Abstract

Interpretability has been regarded as an essential component for deploying deep neural networks, in which the saliency-based method is one of the most prevailing interpretable approaches since it can generate individually intuitive heatmaps that highlight parts of the input image that are most important to the decision of the deep networks on a particular classification target. However, heatmaps generated by existing methods either contain little information to represent objects (perturbation-based methods) or cannot effectively locate multi-class objects (activation-based approaches). To address this issue, a two-stage framework for visualizing the interpretability of deep neural networks, called Activation Optimized with Perturbation (AOP), is designed to optimize activation maps generated by general activation-based methods with the help of perturbation-based methods.

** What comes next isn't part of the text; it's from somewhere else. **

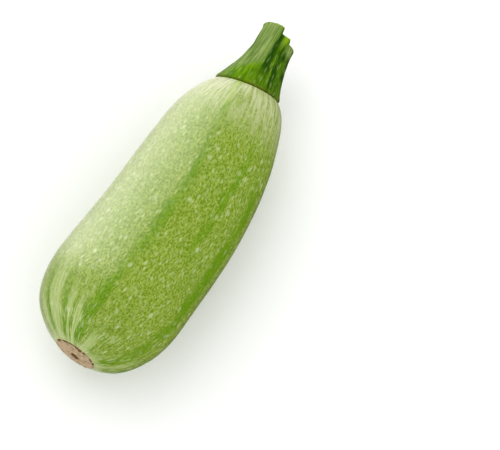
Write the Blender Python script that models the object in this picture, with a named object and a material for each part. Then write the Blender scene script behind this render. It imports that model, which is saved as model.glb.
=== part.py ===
"""A short pale green zucchini lying on its side: the fruit, its cut stem and its blossom scar.

Everything is laid out along a spine that starts at the blossom end and runs towards +X, and is then
tilted and lowered so that the underside lies on z = 0. Angles round the spine start at the top and grow
towards -Y.
"""

from math import atan, cos, exp, pi, sin

import bmesh
import bpy
from mathutils import Matrix, Vector

# Driving dimensions, in metres.
FRUIT_LENGTH = 0.147  # from the blossom scar's rim to the stem's seam, along X
STEM_LENGTH = 0.0300
RADIUS_AT_BLOSSOM = 0.0348  # of the tapering body, before its ends are rounded off
TAPER = 0.0358  # how much that radius shrinks for each metre towards the stem
BLOSSOM_CAP_LENGTH = 0.040
BLOSSOM_CAP_START = -0.001  # where the rounded end would close if the scar didn't cut it off
BLOSSOM_CAP_POWER = 2.23
SHOULDER_START = 0.075
SHOULDER_LENGTH = 0.0753
SHOULDER_POWER = 2.37
SHOULDER_ROOT = 3.67
BEND_DEPTH = 0.0042  # how far the spine bows out, towards -Y
BEND_LENGTH = 0.165  # from the blossom end to where the bow is back on the straight line
SCAR_OFFSET = 0.0012  # the blossom end also sits this far towards -Y
SCAR_OFFSET_LENGTH = 0.050
RISE = 0.0016  # how far both ends curl up above the middle
FLAT_DEPTH = 0.0006  # how much of the underside the resting flat takes away
GAP = 0.0003  # between neighbouring pieces
STEM_START = FRUIT_LENGTH + GAP

# Ribs of the fruit.
RIBS = 10
RIB_HEIGHT = 0.00035
RIB_FADE = 0.006  # ribs fade out over this length at both seats

# Blossom scar.
SCAR_RADIUS = 0.0104
SCAR_THICKNESS = 0.0012
SCAR_EDGE = 0.0002  # how far its rim lies behind the fruit's end
SCAR_DOME = 0.0008
SCAR_PIT_RADIUS = 0.0016
SCAR_PIT_DEPTH = 0.0006
SCAR_SLOPE = -0.03  # how its plane falls back towards the +Y side
SCAR_FADE = 0.016

# Stem.
STEM_BASE_RADIUS = 0.0160
STEM_WAIST_RADIUS = 0.0109
STEM_TIP_RADIUS = 0.0096
STEM_FLARE_LENGTH = 0.022
STEM_FLARE_POWER = 1.35
STEM_LEAN = 0.0008  # how far its tip leans towards +Y
STEM_GROOVES = (  # angle, half the width in radians, share of the full depth
    (0.23, 0.17, 1.0),
    (0.76, 0.16, 0.5),
    (2.00, 0.22, 0.9),
    (2.95, 0.22, 0.9),
    (-2.35, 0.22, 0.9),
    (-1.34, 0.18, 0.6),
)
STEM_GROOVE_DEPTH = 0.0026
STEM_GROOVE_START = 0.2  # share of that depth that the grooves have where the stem meets the fruit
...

Finally, in order to obtain better explanations for different types of images, we further present an instance of the AOP framework, Smooth Integrated Gradient-based Class Activation Map (SIGCAM), which proposes a weighted GradCAM by applying the feature map as weight coefficients and employs I-GOS to optimize the base-mask generated by weighted GradCAM. Experimental results on common-used benchmarks, including deletion and insertion tests on ImageNet-1k, and pointing game tests on COCO2017, show that the proposed AOP and SIGCAM outperform the current state-of-the-art methods significantly by generating higher quality image-based saliency maps.